# Crack in a 5 gallon, hexagon, acryllic tank?



## Sanctum38 (Oct 2, 2011)

So I just got this 5 gallon hexagon tank, its acrylic, and there is a 3 inch crack near the bottom on one of the sides, but its not all the way through the siding, and ive filled it to test it, and no leaks.

Should I use it?


----------



## onefishtwofish (Apr 21, 2010)

can you feel the scratch or is it jsut in the layers?.its only 5g and acrylic is pretty tuff so unless its in a place where it can get bumped it should be ok


----------



## Sanctum38 (Oct 2, 2011)

onefishtwofish said:


> can you feel the scratch or is it jsut in the layers?.its only 5g and acrylic is pretty tuff so unless its in a place where it can get bumped it should be ok


I can barely feel the scratch on the inside, but I cant feel it on the outside at all. acrylic is tough?? thats good! ive never had an acrylic tank before.


----------



## teija (Sep 30, 2010)

If you do use it, I'd keep an eagle eye on it. It may not leak yet...but it could start to over time. Is it possible to seal over it with some sealant? I'd go further than the crack itself...but I am not an expert at acrylic tanks - those things seem to have a mind of their own.


----------



## gklaw (May 31, 2010)

Aah, thin 5g acrylic is not tough at all ! The thick one may be relatively speaking tougher. Acrylic is not as brittle as glass but still consider brittle - it is not a "plastic" material.
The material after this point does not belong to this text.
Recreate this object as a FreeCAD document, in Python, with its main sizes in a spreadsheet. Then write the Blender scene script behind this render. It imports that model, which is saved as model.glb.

The crack can spread without warning but you don't have to worry about a blow out. 5g of water on the floor is no big deal in the hobby any way  Try 75g or falling asleep while a big tank is filling 

You may not be able to "feel" the crack in acrylic, visually check if the crack go right through the material. If you can find a local plastic fabrication shop, take you tank down and they may be kind enough to apply some solvent adhesive on it for you - cost less than a penny and 5 seconds. Otherwise look for Methylene chloride and a needle applicator.

Move closer and I can fix it for ya :lol: And you can pick up some odds and ends at the same time


----------



## Sanctum38 (Oct 2, 2011)

@ gklaw

LOL, thanks 

Thanks guys for the heads up.


----------